SET TASK:
Copy out the entries below precisely; nothing is to be omitted.

TASK INPUTS:
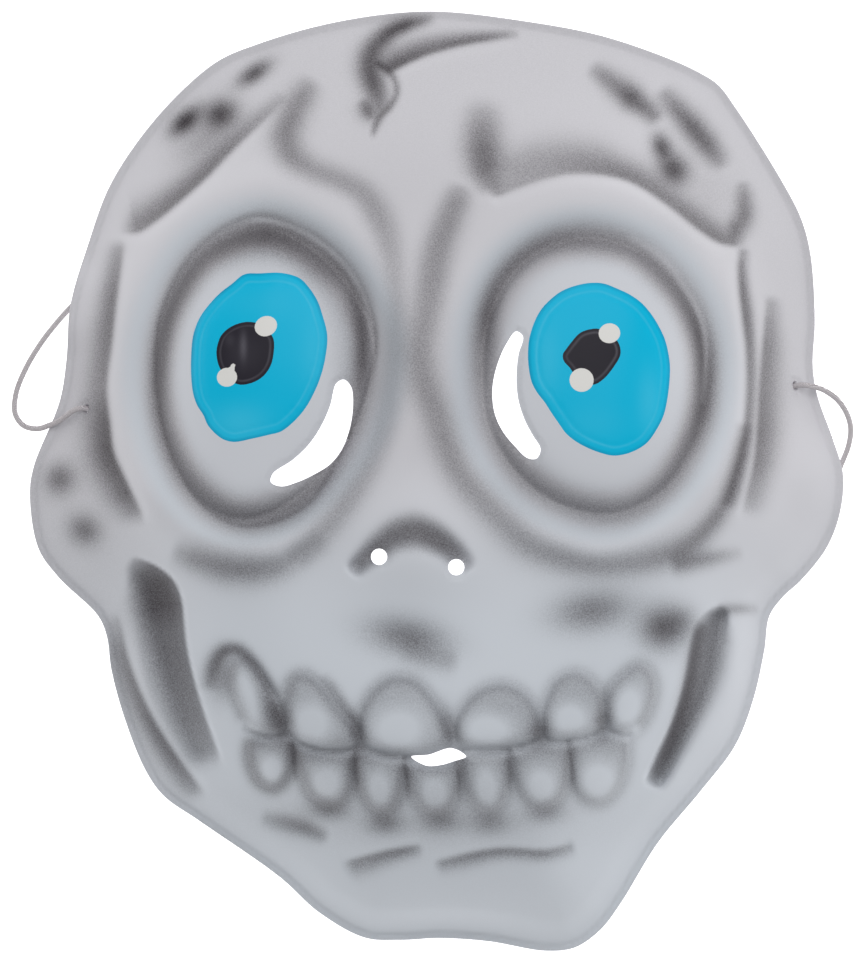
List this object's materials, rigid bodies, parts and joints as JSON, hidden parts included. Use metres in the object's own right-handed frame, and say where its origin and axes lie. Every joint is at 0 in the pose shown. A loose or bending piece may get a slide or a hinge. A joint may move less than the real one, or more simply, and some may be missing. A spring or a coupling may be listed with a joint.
{
  "type": "skeleton face mask",
  "caption": "Moulded skeleton face mask, a thin hollow sheet with bulging eyes and bared teeth, with curved eye slits and a loose elastic head cord.",
  "frame": {"origin": "on the floor under the middle of the face sheet, which rests on its rim with the face up", "axes": "+X to the right and +Y to the crown as seen from in front of the face, +Z out of the face"},
  "size_m": [0.2183, 0.2434, 0.0575],
  "materials": {
    "face_sheet": "pale grey moulded sheet, satin, with airbrushed grey shadows and painted blue irises",
    "elastic_cord": "round braided elastic, grey white"
  },
  "bodies": {
    "root": {"mask_shell": "face_sheet", "elastic": "elastic_cord", "knot_left": "elastic_cord", "knot_right": "elastic_cord"}
  },
  "joints": []
}
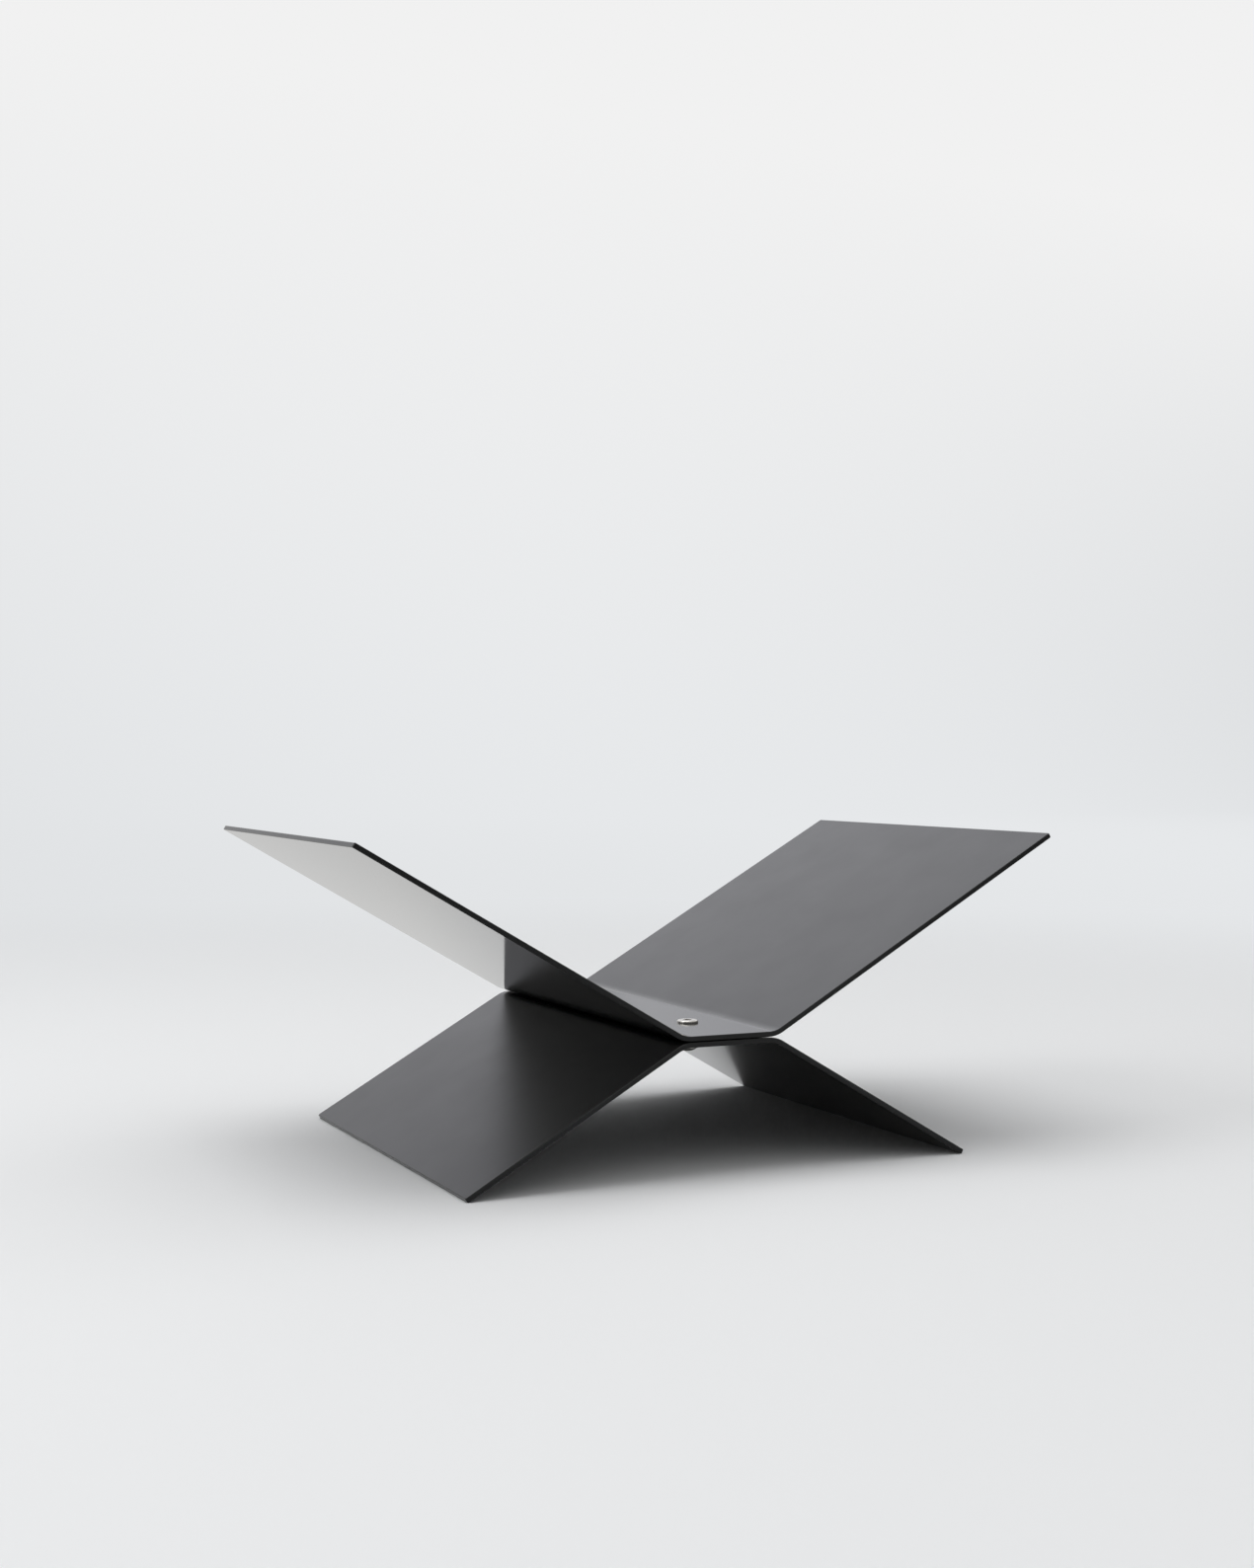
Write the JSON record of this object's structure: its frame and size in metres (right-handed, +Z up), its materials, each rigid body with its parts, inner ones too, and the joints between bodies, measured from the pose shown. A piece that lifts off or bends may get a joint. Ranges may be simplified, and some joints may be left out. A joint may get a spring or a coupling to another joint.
{
  "type": "book stand",
  "caption": "Low table stand for an open book: bent black sheet steel crossed back to back, wings rising in a shallow V and legs splaying below, joined by two low-head screws.",
  "frame": {"origin": "on the table, under the middle of the stand", "axes": "+X across the open book, from the left wing to the right wing; +Y from the front edges to the back edges; +Z up"},
  "size_m": [0.2996, 0.18, 0.129],
  "materials": {
    "powder_coat": "fine satin black powder coat on sheet steel",
    "stainless_steel": "satin turned stainless steel"
  },
  "bodies": {
    "root": {"upper_plate": "powder_coat", "lower_plate": "powder_coat", "screw_front": "stainless_steel", "screw_rear": "stainless_steel", "washer_front": "stainless_steel", "washer_rear": "stainless_steel", "cap_nut_front": "stainless_steel", "cap_nut_rear": "stainless_steel"}
  },
  "joints": []
}
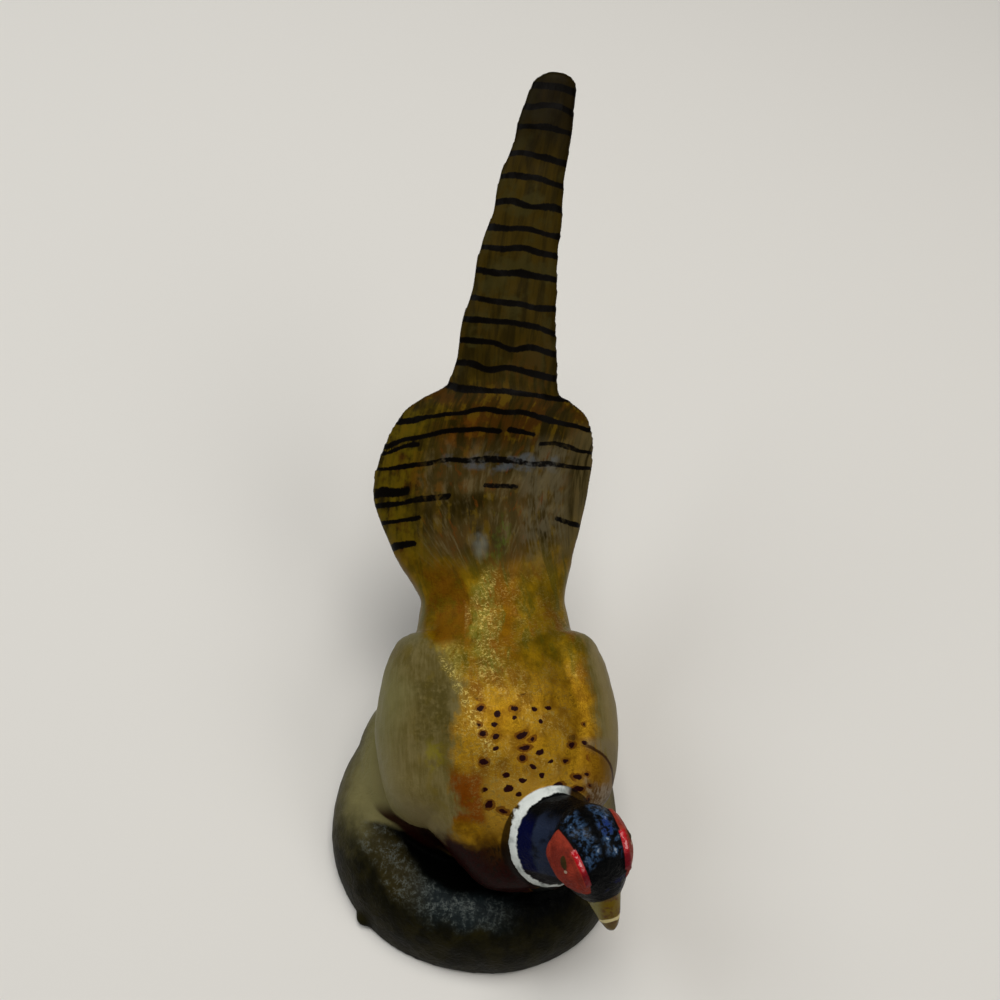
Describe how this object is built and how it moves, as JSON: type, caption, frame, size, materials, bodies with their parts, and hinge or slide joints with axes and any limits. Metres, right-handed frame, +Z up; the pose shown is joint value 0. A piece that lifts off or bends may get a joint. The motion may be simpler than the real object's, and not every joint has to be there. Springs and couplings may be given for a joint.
{
  "type": "bronze pheasant figurine",
  "caption": "Small cold-painted bronze cock pheasant, leaning forward on a round mound with its long barred tail raised and its head turned aside.",
  "frame": {"origin": "centre of the mound's flat underside", "axes": "+Z up, +Y back along the raised tail, so the bird faces -Y and turns its head towards +X"},
  "size_m": [0.0448, 0.1029, 0.0707],
  "materials": {
    "painted_bronze": "cold-painted bronze, satin, with metallic gold and dark brown"
  },
  "bodies": {
    "root": {"pheasant_casting": "painted_bronze"}
  },
  "joints": []
}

EXERCISE RESPONSE:
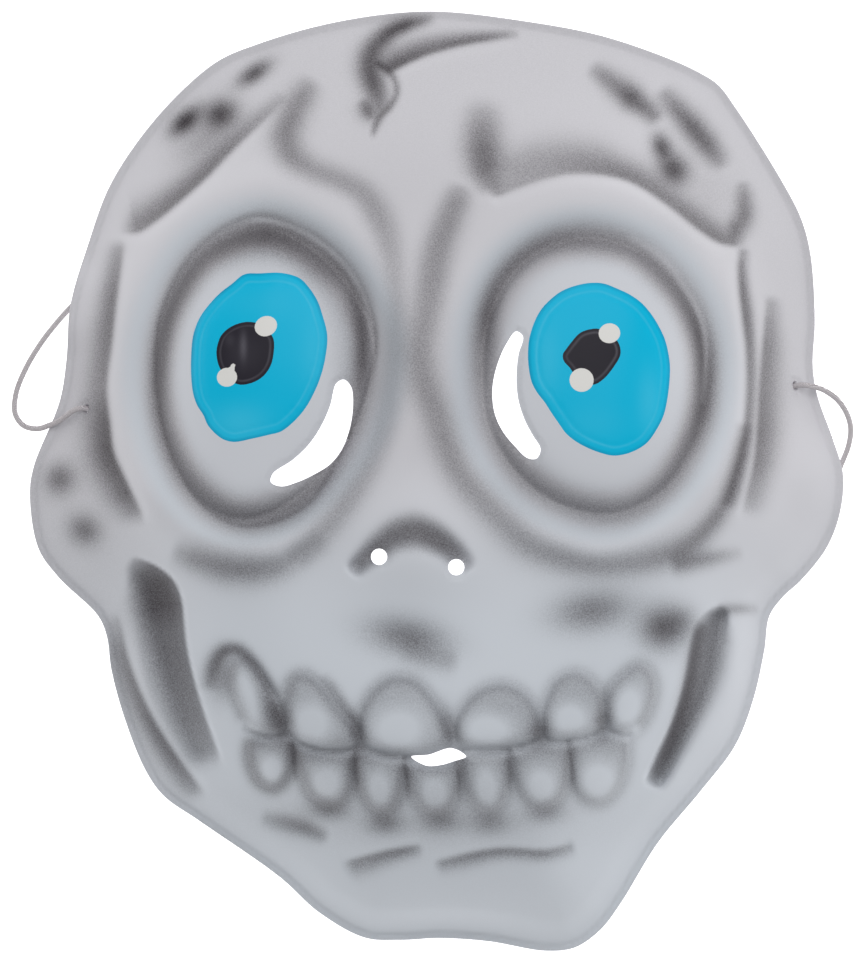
List this object's materials, rigid bodies, parts and joints as JSON, hidden parts included. Use metres in the object's own right-handed frame, and say where its origin and axes lie. Every joint is at 0 in the pose shown. A loose or bending piece may get a slide or a hinge. A joint may move less than the real one, or more simply, and some may be missing. A spring or a coupling may be listed with a joint.
{
  "type": "skeleton face mask",
  "caption": "Moulded skeleton face mask, a thin hollow sheet with bulging eyes and bared teeth, with curved eye slits and a loose elastic head cord.",
  "frame": {"origin": "on the floor under the middle of the face sheet, which rests on its rim with the face up", "axes": "+X to the right and +Y to the crown as seen from in front of the face, +Z out of the face"},
  "size_m": [0.2183, 0.2434, 0.0575],
  "materials": {
    "face_sheet": "pale grey moulded sheet, satin, with airbrushed grey shadows and painted blue irises",
    "elastic_cord": "round braided elastic, grey white"
  },
  "bodies": {
    "root": {"mask_shell": "face_sheet", "elastic": "elastic_cord", "knot_left": "elastic_cord", "knot_right": "elastic_cord"}
  },
  "joints": []
}
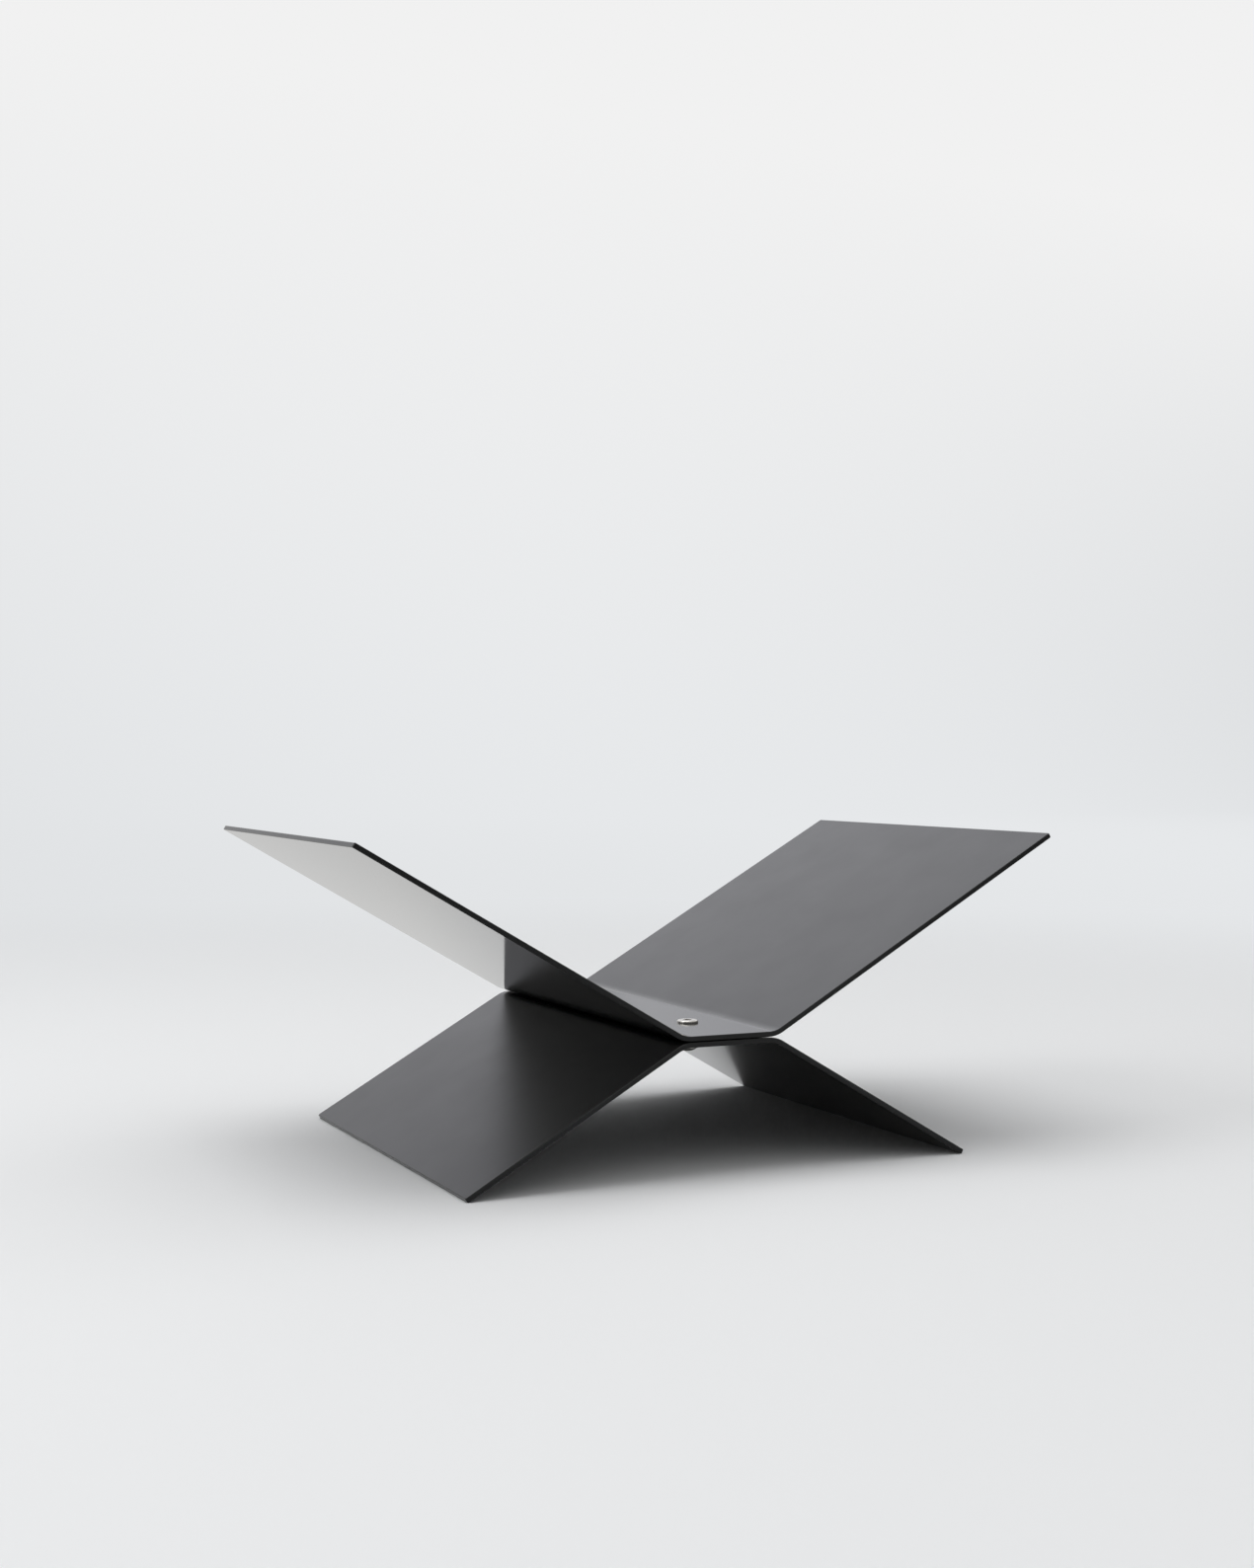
Write the JSON record of this object's structure: its frame and size in metres (right-handed, +Z up), its materials, each rigid body with its parts, inner ones too, and the joints between bodies, measured from the pose shown. A piece that lifts off or bends may get a joint. Ranges may be simplified, and some joints may be left out. A joint may get a spring or a coupling to another joint.
{
  "type": "book stand",
  "caption": "Low table stand for an open book: bent black sheet steel crossed back to back, wings rising in a shallow V and legs splaying below, joined by two low-head screws.",
  "frame": {"origin": "on the table, under the middle of the stand", "axes": "+X across the open book, from the left wing to the right wing; +Y from the front edges to the back edges; +Z up"},
  "size_m": [0.2996, 0.18, 0.129],
  "materials": {
    "powder_coat": "fine satin black powder coat on sheet steel",
    "stainless_steel": "satin turned stainless steel"
  },
  "bodies": {
    "root": {"upper_plate": "powder_coat", "lower_plate": "powder_coat", "screw_front": "stainless_steel", "screw_rear": "stainless_steel", "washer_front": "stainless_steel", "washer_rear": "stainless_steel", "cap_nut_front": "stainless_steel", "cap_nut_rear": "stainless_steel"}
  },
  "joints": []
}
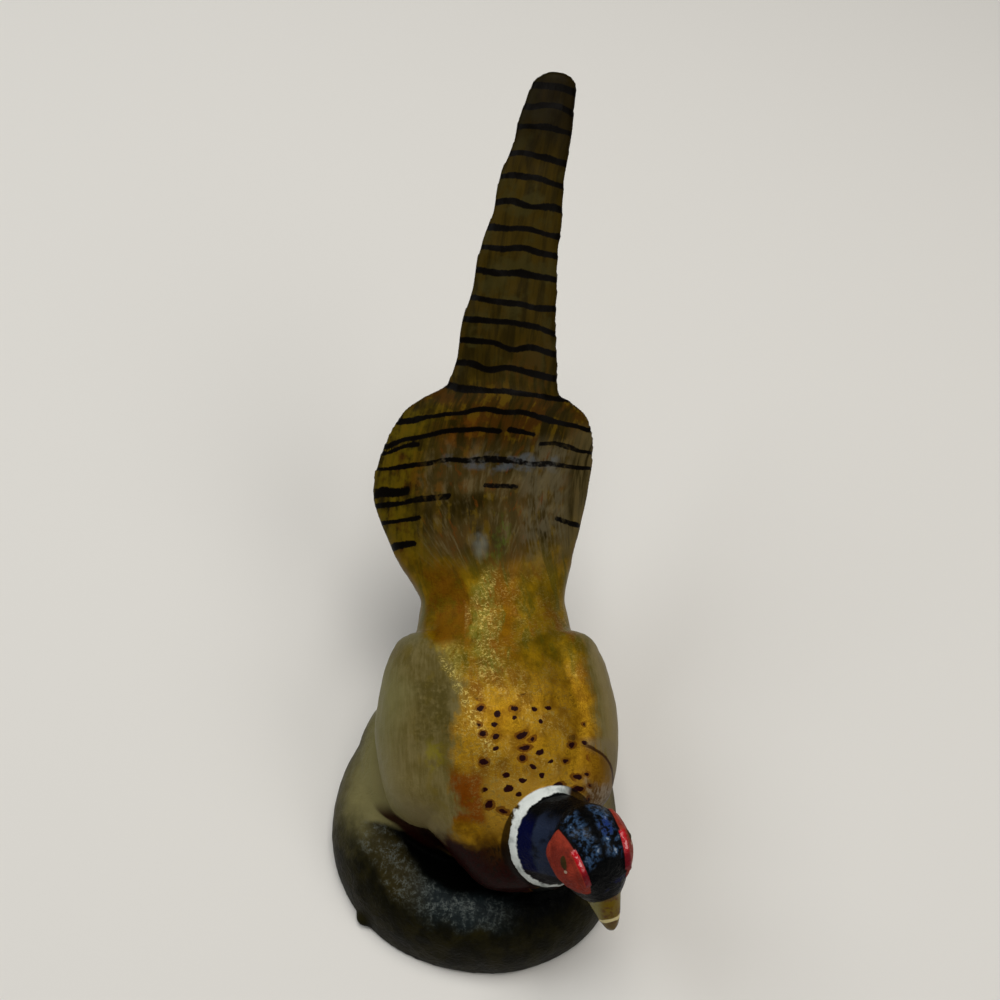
Describe how this object is built and how it moves, as JSON: type, caption, frame, size, materials, bodies with their parts, and hinge or slide joints with axes and any limits. Metres, right-handed frame, +Z up; the pose shown is joint value 0. A piece that lifts off or bends may get a joint. The motion may be simpler than the real object's, and not every joint has to be there. Springs and couplings may be given for a joint.
{
  "type": "bronze pheasant figurine",
  "caption": "Small cold-painted bronze cock pheasant, leaning forward on a round mound with its long barred tail raised and its head turned aside.",
  "frame": {"origin": "centre of the mound's flat underside", "axes": "+Z up, +Y back along the raised tail, so the bird faces -Y and turns its head towards +X"},
  "size_m": [0.0448, 0.1029, 0.0707],
  "materials": {
    "painted_bronze": "cold-painted bronze, satin, with metallic gold and dark brown"
  },
  "bodies": {
    "root": {"pheasant_casting": "painted_bronze"}
  },
  "joints": []
}